When “Peppa Pig” was released in China, it quickly became a hit with children. Surprisingly, it also became a hit with teenagers, who began to use the British cartoon to subvert mainstream values.
How did a pig-ture perfect children’s TV show become such a controversial subject in China?
“Peppa Pig” is a British preschool cartoon television series created by the animation company Astley Baker Davies. The show follows an anthropomorphic pig, Peppa, her family and her friends, and their adventures in their neighborhood. Each episode follows her and her family and/or friends as they do everyday activities, such as going swimming, visiting family or going to the playground.
Since its first airing on May 31, 2004, the series has been watched in over 180 countries and territories and has become a staple of children around the world to the bemusement of parents.
So how did this delightfully British show become a viral hit halfway across the world? Two years after the show arrived in China in 2015, the cartoon pig gained popularity among post-90s young adults who identified with the gangster movement.

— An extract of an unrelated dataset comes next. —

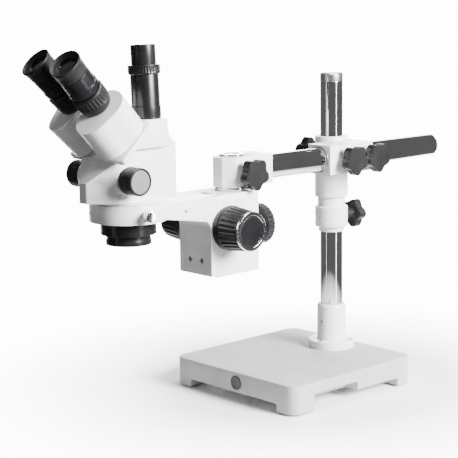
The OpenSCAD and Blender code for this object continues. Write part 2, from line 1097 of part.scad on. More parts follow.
module diopter_ring(side) {
  flutes = 28;
  place() color(black)
    eyepiece_axis(side)
      translate([0, 0, housing_end + 9 + gap])
        difference() {
          rotate_extrude()
            polygon([[eyetube_r + fit, 0], [19.6, 0], [20.3, 1], [20.3, 15], [18.8, 17],
                     [eyetube_r + fit, 17]]);
          for (i = [0:flutes - 1])
            rotate([0, 0, 360 * (i + 0.5) / flutes])
              translate([20.9, 0, 2])
                cylinder(h = 12, r = 1.1, $fn = 16);
        }
}

module diopter_ring_right() diopter_ring(1);
module diopter_ring_left() diopter_ring(-1);

module eyepiece(side) {
  place() color(black)
    eyepiece_axis(side)
      translate([0, 0, housing_end]) {
        rotate_extrude()
          polygon([[12.5, 10], [eyepiece_r, 10], [eyepiece_r, 32], [16.4, 32], [16.4, 29.2], [18.9, 29.2],
                   [19.4, 30], [19.4, 36], [18.5, 37], [18.2, 54.5], [15.5, 54.5],
                   [15.5, 67], [12.5, 67]]);
        translate([0, 0, 64])
          lens(12.5, 3, 1.2);
        translate([0, 0, 14])
          lens(12.5, 2, 0.8);
      }
}

module eyepiece_right() eyepiece(1);
module eyepiece_left() eyepiece(-1);

module eyecup(side) {
  place() color(black)
    eyepiece_axis(side)
      translate([0, 0, housing_end])
        rotate_extrude()
          polygon([[15.5, 54.5], [18.3, 54.5], [18.6, 64], [eyecup_r, 70.5],
                   [eyecup_r, eyecup_lip], [19, 73], [16.8, 69.5], [12.6, 68.4],
                   [12.6, 67], [15.5, 67]]);
}

module eyecup_right() eyecup(1);
module eyecup_left() eyecup(-1);

// ---------------------------------------------------------------- photo port

module at_port() {
  at_head()
    translate([port_x, port_y, cover_top])
      rotate([0, port_lean, 0])
        children();
}

module port_base() {
  place() color(black)
    at_port()
      rotate_extrude()
        polygon([[13.6, 0.9], [17.7, 0.9], [17.7, 14], [17.1, 15], [17.1, 51.6], [13.6, 51.6]]);
  place() color(black)
    at_head()
      translate([port_x, port_y, cover_top])
        tube(17.2, 13, 1);
}

module port_focus_ring() {
  flutes = 36;
  place() color(black)
    at_port()
      difference() {
        translate([0, 0, 51.6 + gap])
          tube(19.3, 13.6, 11);
        for (i = [0:flutes - 1])
          rotate([0, 0, 360 * i / flutes])
            translate([19.7, 0, 53])
              cylinder(h = 8, r = 0.7, $fn = 12);
      }
}

module port_tube() {
  place() color(black)
    at_port() {
      rotate_extrude()
        polygon([[10.5, 30], [13.5, 30], [13.5, 63.2], [port_tube_r, 63.2],
                 [port_tube_r, 85.8], [port_tube_r - 1, 86.8], [port_bore_r, 86.8],
                 [port_bore_r, 40], [10.5, 40]]);
      translate([0, 0, 34])
        lens(10.5, 3, 1.2);
    }
}

base_plate();
rubber_feet();
base_badge();
pillar_socket();
socket_screws();
pillar();
pillar_cap();
stop_collar();
collar_set_screw();
collar_knob();
cross_clamp();
arm_bush();
arm_knob_front();
arm_knob_rear();
pillar_knob();
boom_arm();
arm_plug();
end_clamp();
end_clamp_knob();
focus_post();
post_collars();
focus_block();
shaft_bushes();
post_knob();
focus_bracket();
slide_rack();
bracket_screws();
ring_thumbscrew();
focus_knobs();
focus_knob_rims();
focus_knob_caps();
pinion_shaft();
zoom_body();
head_cover();
head_screws();
objective_barrel();
objective_lenses();
zoom_guide_rods();
zoom_carrier();
zoom_lenses();
zoom_shaft();
zoom_knobs();
zoom_knob_caps();
prism_housing_right();
prism_housing_left();
prism_right();
prism_left();
eyetube_right();
eyetube_left();
diopter_ring_right();
diopter_ring_left();
eyepiece_right();
eyepiece_left();
eyecup_right();
eyecup_left();
port_base();
port_focus_ring();
port_tube();
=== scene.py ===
import json
import math

import bmesh
import bpy
from mathutils import Matrix, Vector


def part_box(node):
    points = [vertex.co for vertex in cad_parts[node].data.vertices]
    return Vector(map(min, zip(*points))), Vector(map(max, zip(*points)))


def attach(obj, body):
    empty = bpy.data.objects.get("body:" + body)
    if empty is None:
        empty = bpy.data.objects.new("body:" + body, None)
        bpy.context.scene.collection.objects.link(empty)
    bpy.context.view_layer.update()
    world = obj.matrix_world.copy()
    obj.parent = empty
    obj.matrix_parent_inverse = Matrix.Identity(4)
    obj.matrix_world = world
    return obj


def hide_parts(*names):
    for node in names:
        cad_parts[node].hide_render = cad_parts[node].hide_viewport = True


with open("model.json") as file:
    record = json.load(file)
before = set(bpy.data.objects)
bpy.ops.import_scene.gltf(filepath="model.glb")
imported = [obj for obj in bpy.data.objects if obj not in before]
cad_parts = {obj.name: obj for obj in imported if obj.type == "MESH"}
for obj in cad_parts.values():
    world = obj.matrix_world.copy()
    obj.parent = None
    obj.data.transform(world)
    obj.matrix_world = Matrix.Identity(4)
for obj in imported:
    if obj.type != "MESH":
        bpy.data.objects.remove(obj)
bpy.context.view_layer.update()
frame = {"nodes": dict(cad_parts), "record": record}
NODES = frame["nodes"]
JOINTS = {j["name"]: j for j in frame["record"]["behaviour"]["joints"]}
MM = 0.001

# main places in millimetres: x and y from the centre of the base, z from the bench
BASE_TOP = 41
PILLAR_Y = 78
ARM_X, ARM_Z = 42, 320
KNOB_Z = ARM_Z - 1
POST_Y = -153
SHAFT_Y, SHAFT_Z = -188, 255
CLAMP_FACE = ARM_X + 20.5
# height of the head clamp screws in the head frame, in metres
RING_SCREW_Z = 0.29


# ------------------------------------------------------------------ places
def middle(node):
    lo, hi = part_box(node)
    return (Vector(lo) + Vector(hi)) / 2


def joint_pos(name):
    return Vector(JOINTS[name]["pos_m"])


PILLAR = middle("pillar")
# the base centre is found from the pillar, because the frame has its own origin
SHIFT = PILLAR.y - PILLAR_Y * MM
BASE = Matrix.Translation((0, SHIFT, 0))
HEAD = joint_pos("head_rotation")
HEAD_FRAME = Matrix.Translation((HEAD.x, HEAD.y, 0))


def at(x, y, z):
    """A point given in millimetres from the centre of the base, as a matrix."""
    return Matrix.Translation((x * MM, y * MM + SHIFT, z * MM))


def turn(axis, degrees):
    return Matrix.Rotation(math.radians(degrees), 4, axis)


ALONG = {
    "+x": turn("Y", 90),
    "-x": turn("Y", -90),
    "+y": turn("X", -90),
    "-y": turn("X", 90),
}


# ------------------------------------------------------------------ camera
LENS_MM, SENSOR_MM = 115.08, 36
EYE = (1.39876, -1.42086, 0.57042)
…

These individuals, known as “shehuiren,”—which literally translates to “society person”—are people who run against traditional Chinese values. They are usually poorly educated and do not have a stable job. The shehuiren use the British pig as a subversive gangster icon for ridicule.
According to the state-run Global Times, these individuals are “unruly slackers roaming around and the antithesis of the young generation the [Chinese Communist] Party tries to cultivate.”
This portrayal of “Peppa Pig” first became popular in China after a video of Peppa trying to whistle went viral. In the video, Peppa finds out that everyone else can whistle except for her, including her friend, Suzy Sheep. Many people commented online that it shows “how fake friends work”.
In accordance with the state-surveillance in People’s Republic of China, people cannot directly criticize the government or society, so young people will find roundabout ways to express their opinions.
“In China’s strict environment, it’s hard to directly criticise anything so they use roundabout, joking ways,” said Professor Haiqing Yu, a Chinese digital media and culture expert and a senior research fellow at Royal Melbourne Institute of Technology.
Following the rise in popularity of “Peppa Pig” and related media, popular short-video platform Douyin (similar to TikTok) deleted all 30,000 video clips related to “Peppa Pig.” It is not clear whether this move was directly ordered by the government censors or whether it is self-regulation.
Ironically, this censorship has the opposite effect and has increased the popularity of the pig—two theme parks are set to open in Shanghai and Beijing and a “Peppa Pig” film was released during the Lunar New Year.